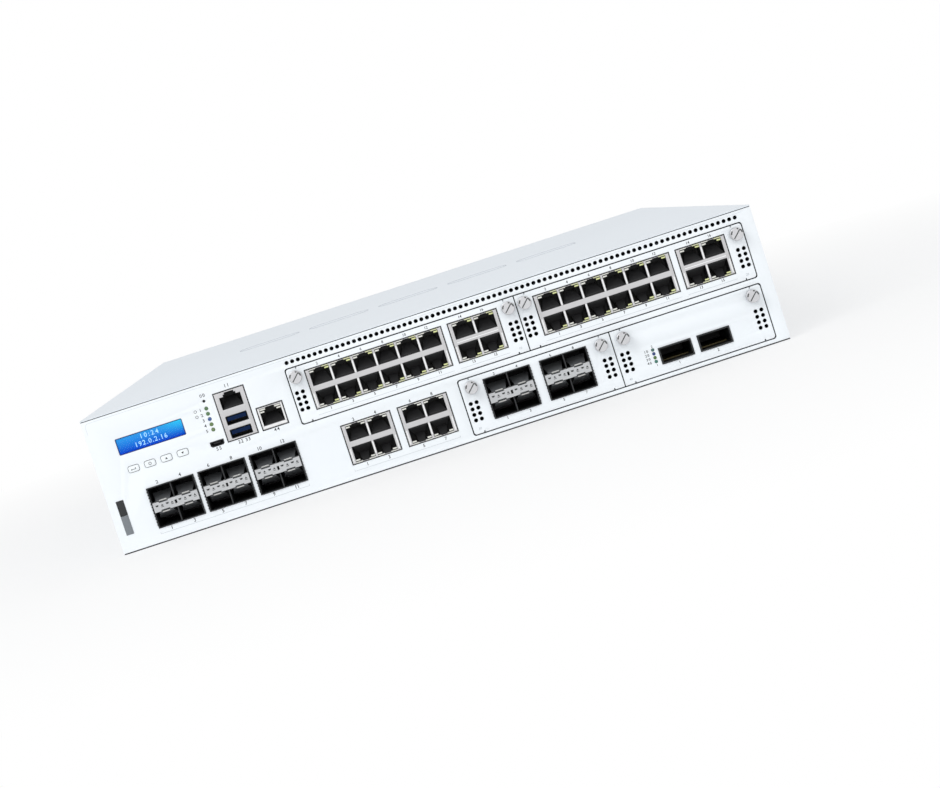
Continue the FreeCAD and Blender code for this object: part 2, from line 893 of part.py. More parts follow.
def runners():
    """Raised strips on the floor under the fan modules and under the lower power supply."""
    strips = []
    for x, z in fan_middles():
        strips.append(block(x - runner_width / 2, x + runner_width / 2, rear_y - fan_depth, rear_wall_front,
                            base_sheet, fan_bottom - slide_gap))
    middle = psu_left + psu_width / 2
    strips.append(block(middle - runner_width / 2, middle + runner_width / 2, psu_front, rear_wall_front,
                        base_sheet, psu_bottom - slide_gap))
    return strips


def standoff_places():
    """Hexagonal standoffs under the main board."""
    x0 = from_left(board_side_gap + 4 * base_sheet)
    x1 = right_side - board_side_gap - 4 * base_sheet
    ahead = front_y + sfp_body_depth + 2 * standoff_flats
    behind = main_board_back - standoff_flats
    front_right = from_left(lower_bay_left) - board_side_gap - 4 * base_sheet
    return [(x0, ahead), (front_right, ahead), (x0, behind), (x1, behind),
            ((x0 + x1) / 2, behind), (x1, midplane_front + 2 * standoff_flats)]


def chassis_base():
    """The folded channel of floor and sides, and the runners and standoffs riveted to its floor."""
    inner = base_bend - base_sheet
    profile = [
        (left_side, wall_top, 0), (left_side, 0, base_bend), (right_side, 0, base_bend),
        (right_side, wall_top, 0), (right_side - base_sheet, wall_top, 0),
        (right_side - base_sheet, base_sheet, inner), (left_side + base_sheet, base_sheet, inner),
        (left_side + base_sheet, wall_top, 0),
    ]
    channel = extruded(outline(profile, across(panel_back)), [], vector(0, rear_y - panel_back, 0))
    pins = [extruded(outline(regular(x, y, standoff_flats / 2, 6), flat(base_sheet)), [],
                     vector(0, 0, main_board_rise - board_sheet - base_sheet))
            for x, y in standoff_places()]
    cuts = []
    for y, z in ear_holes():
        cuts.append(side_rod(left_side, left_side + base_sheet, y, z, ear_hole_radius))
        cuts.append(side_rod(right_side - base_sheet, right_side, y, z, ear_hole_radius))
    for y, z in cover_screw_places():
        for way in (-1, 1):
            cuts.append(side_prism(way, y, z, cover_head_radius + cover_screw_gap, right_side, base_sheet))
    return [channel.cut(cuts), *runners(), *pins]


def cover_screws():
    """Flush screws in the sides that hold the lid's flanges."""
    screws = []
    for y, z in cover_screw_places():
        for way in (-1, 1):
            head = side_prism(way, y, z, cover_head_radius, right_side, base_sheet)
            shank = side_prism(way, y, z, cover_shank_radius, right_side - base_sheet, cover_shank_length)
            screws.append(joined(head, shank))
    return screws


def top_cover():
    """The flat lid with a flange inside each side, slotted where the cover screws pass."""
    lid = block(left_side, right_side, front_y, rear_y, body_height - lid_sheet, body_height)
    flanges = []
    for way in (-1, 1):
        outer = way * (body_width / 2 - base_sheet - seam)
        x0, x1 = sorted((outer, outer - way * lid_sheet))
        flange_front = panel_back + panel_return + 2 * slide_gap
        flange = block(x0, x1, flange_front, rear_wall_front - slide_gap,
                       body_height - lid_flange, body_height - lid_sheet)
        slots = []
        for y, z in cover_screw_places():
            half = cover_shank_radius + cover_screw_gap
            slots.append(block(x0, x1, y - half, y + half, body_height - lid_flange, z + half))
        flanges.append(flange.cut(slots))
    return joined(lid, *flanges)


# ---------------------------------------------------------------- display, keys, lights, reset


def display_window():
    """The clear window, stepped so that its lip lies behind the panel."""
    x0 = from_left(display_left)
    x1 = x0 + display_width
    z0 = display_bottom
    z1 = z0 + display_height
    gap = seat_gap
    pane = plate(rectangle(x0 + gap, x1 - gap, z0 + gap, z1 - gap, display_corner - gap), [],
                 front_y, panel_back)
    lip = plate(rectangle(x0 - display_lip, x1 + display_lip, z0 - display_lip, z1 + display_lip), [],
                panel_back, panel_back + panel_sheet)
    return joined(pane, lip)


def key(index):
    """A key cap, its stop flange behind the panel and the stem that reaches its switch."""
    middle = key_middle(index)
    half = key_width / 2
    rise = key_height / 2
    flange_front = panel_back + seat_gap
    flange_back = flange_front + key_flange
    cap = plate(rectangle(middle - half, middle + half, key_rise - rise, key_rise + rise, key_corner), [],
                front_y - key_proud, flange_front)
    spread = key_gap + key_flange
    flange = plate(rectangle(middle - half - spread, middle + half + spread,
                             key_rise - rise - spread, key_rise + rise + spread), [],
                   flange_front, flange_back)
    stem = faceted_rod(middle, key_rise, key_stem_radius, pin_sides, flange_back, flange_back + key_stem)
    return joined(cap, flange, stem)


def reset_button():
    """The sunk reset plunger behind its pinhole."""
    x = from_left(light_left)
    front = front_y + reset_sunk
    flange = panel_back + seat_gap
    pin = faceted_rod(x, reset_rise, reset_radius, pin_sides, front, flange)
    stop = faceted_rod(x, reset_rise, reset_flange_radius, pin_sides, flange, flange + key_flange)
    stem = faceted_rod(x, reset_rise, reset_radius, pin_sides, flange + key_flange,
                       panel_back + display_board_back - reset_travel - slide_gap)
    return joined(pin, stop, stem)


def status_light_pipes():
    """Five clear rods on one carrier behind the panel."""
    x = from_left(light_left)
    rises = light_rises()
    half = light_carrier
    carrier = block(x - half, x + half, panel_back, panel_back + light_carrier,
                    rises[-1] - half, rises[0] + half)
    rods = [faceted_rod(x, rise, light_radius, pin_sides, front_y, panel_back) for rise in rises]
    return joined(carrier, *rods)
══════
→ **Directions for this task**: Word for word, write out the data.

→ **Answer to this problem**:
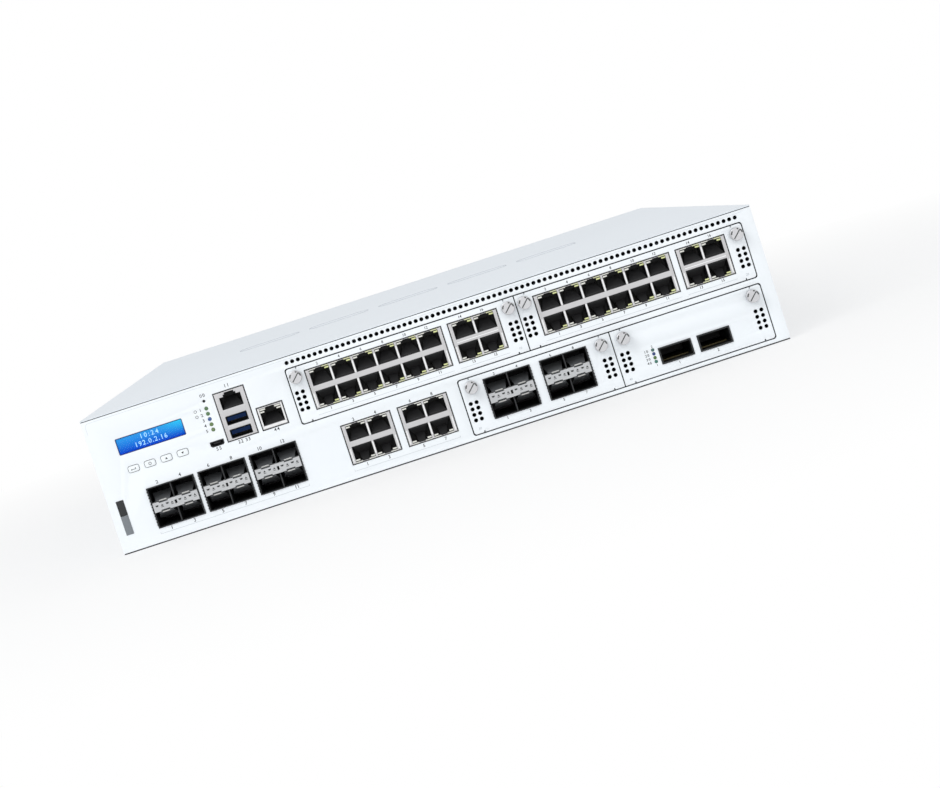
Continue the FreeCAD and Blender code for this object: part 2, from line 893 of part.py. More parts follow.
def runners():
    """Raised strips on the floor under the fan modules and under the lower power supply."""
    strips = []
    for x, z in fan_middles():
        strips.append(block(x - runner_width / 2, x + runner_width / 2, rear_y - fan_depth, rear_wall_front,
                            base_sheet, fan_bottom - slide_gap))
    middle = psu_left + psu_width / 2
    strips.append(block(middle - runner_width / 2, middle + runner_width / 2, psu_front, rear_wall_front,
                        base_sheet, psu_bottom - slide_gap))
    return strips


def standoff_places():
    """Hexagonal standoffs under the main board."""
    x0 = from_left(board_side_gap + 4 * base_sheet)
    x1 = right_side - board_side_gap - 4 * base_sheet
    ahead = front_y + sfp_body_depth + 2 * standoff_flats
    behind = main_board_back - standoff_flats
    front_right = from_left(lower_bay_left) - board_side_gap - 4 * base_sheet
    return [(x0, ahead), (front_right, ahead), (x0, behind), (x1, behind),
            ((x0 + x1) / 2, behind), (x1, midplane_front + 2 * standoff_flats)]


def chassis_base():
    """The folded channel of floor and sides, and the runners and standoffs riveted to its floor."""
    inner = base_bend - base_sheet
    profile = [
        (left_side, wall_top, 0), (left_side, 0, base_bend), (right_side, 0, base_bend),
        (right_side, wall_top, 0), (right_side - base_sheet, wall_top, 0),
        (right_side - base_sheet, base_sheet, inner), (left_side + base_sheet, base_sheet, inner),
        (left_side + base_sheet, wall_top, 0),
    ]
    channel = extruded(outline(profile, across(panel_back)), [], vector(0, rear_y - panel_back, 0))
    pins = [extruded(outline(regular(x, y, standoff_flats / 2, 6), flat(base_sheet)), [],
                     vector(0, 0, main_board_rise - board_sheet - base_sheet))
            for x, y in standoff_places()]
    cuts = []
    for y, z in ear_holes():
        cuts.append(side_rod(left_side, left_side + base_sheet, y, z, ear_hole_radius))
        cuts.append(side_rod(right_side - base_sheet, right_side, y, z, ear_hole_radius))
    for y, z in cover_screw_places():
        for way in (-1, 1):
            cuts.append(side_prism(way, y, z, cover_head_radius + cover_screw_gap, right_side, base_sheet))
    return [channel.cut(cuts), *runners(), *pins]


def cover_screws():
    """Flush screws in the sides that hold the lid's flanges."""
    screws = []
    for y, z in cover_screw_places():
        for way in (-1, 1):
            head = side_prism(way, y, z, cover_head_radius, right_side, base_sheet)
            shank = side_prism(way, y, z, cover_shank_radius, right_side - base_sheet, cover_shank_length)
            screws.append(joined(head, shank))
    return screws


def top_cover():
    """The flat lid with a flange inside each side, slotted where the cover screws pass."""
    lid = block(left_side, right_side, front_y, rear_y, body_height - lid_sheet, body_height)
    flanges = []
    for way in (-1, 1):
        outer = way * (body_width / 2 - base_sheet - seam)
        x0, x1 = sorted((outer, outer - way * lid_sheet))
        flange_front = panel_back + panel_return + 2 * slide_gap
        flange = block(x0, x1, flange_front, rear_wall_front - slide_gap,
                       body_height - lid_flange, body_height - lid_sheet)
        slots = []
        for y, z in cover_screw_places():
            half = cover_shank_radius + cover_screw_gap
            slots.append(block(x0, x1, y - half, y + half, body_height - lid_flange, z + half))
        flanges.append(flange.cut(slots))
    return joined(lid, *flanges)


# ---------------------------------------------------------------- display, keys, lights, reset


def display_window():
    """The clear window, stepped so that its lip lies behind the panel."""
    x0 = from_left(display_left)
    x1 = x0 + display_width
    z0 = display_bottom
    z1 = z0 + display_height
    gap = seat_gap
    pane = plate(rectangle(x0 + gap, x1 - gap, z0 + gap, z1 - gap, display_corner - gap), [],
                 front_y, panel_back)
    lip = plate(rectangle(x0 - display_lip, x1 + display_lip, z0 - display_lip, z1 + display_lip), [],
                panel_back, panel_back + panel_sheet)
    return joined(pane, lip)


def key(index):
    """A key cap, its stop flange behind the panel and the stem that reaches its switch."""
    middle = key_middle(index)
    half = key_width / 2
    rise = key_height / 2
    flange_front = panel_back + seat_gap
    flange_back = flange_front + key_flange
    cap = plate(rectangle(middle - half, middle + half, key_rise - rise, key_rise + rise, key_corner), [],
                front_y - key_proud, flange_front)
    spread = key_gap + key_flange
    flange = plate(rectangle(middle - half - spread, middle + half + spread,
                             key_rise - rise - spread, key_rise + rise + spread), [],
                   flange_front, flange_back)
    stem = faceted_rod(middle, key_rise, key_stem_radius, pin_sides, flange_back, flange_back + key_stem)
    return joined(cap, flange, stem)


def reset_button():
    """The sunk reset plunger behind its pinhole."""
    x = from_left(light_left)
    front = front_y + reset_sunk
    flange = panel_back + seat_gap
    pin = faceted_rod(x, reset_rise, reset_radius, pin_sides, front, flange)
    stop = faceted_rod(x, reset_rise, reset_flange_radius, pin_sides, flange, flange + key_flange)
    stem = faceted_rod(x, reset_rise, reset_radius, pin_sides, flange + key_flange,
                       panel_back + display_board_back - reset_travel - slide_gap)
    return joined(pin, stop, stem)


def status_light_pipes():
    """Five clear rods on one carrier behind the panel."""
    x = from_left(light_left)
    rises = light_rises()
    half = light_carrier
    carrier = block(x - half, x + half, panel_back, panel_back + light_carrier,
                    rises[-1] - half, rises[0] + half)
    rods = [faceted_rod(x, rise, light_radius, pin_sides, front_y, panel_back) for rise in rises]
    return joined(carrier, *rods)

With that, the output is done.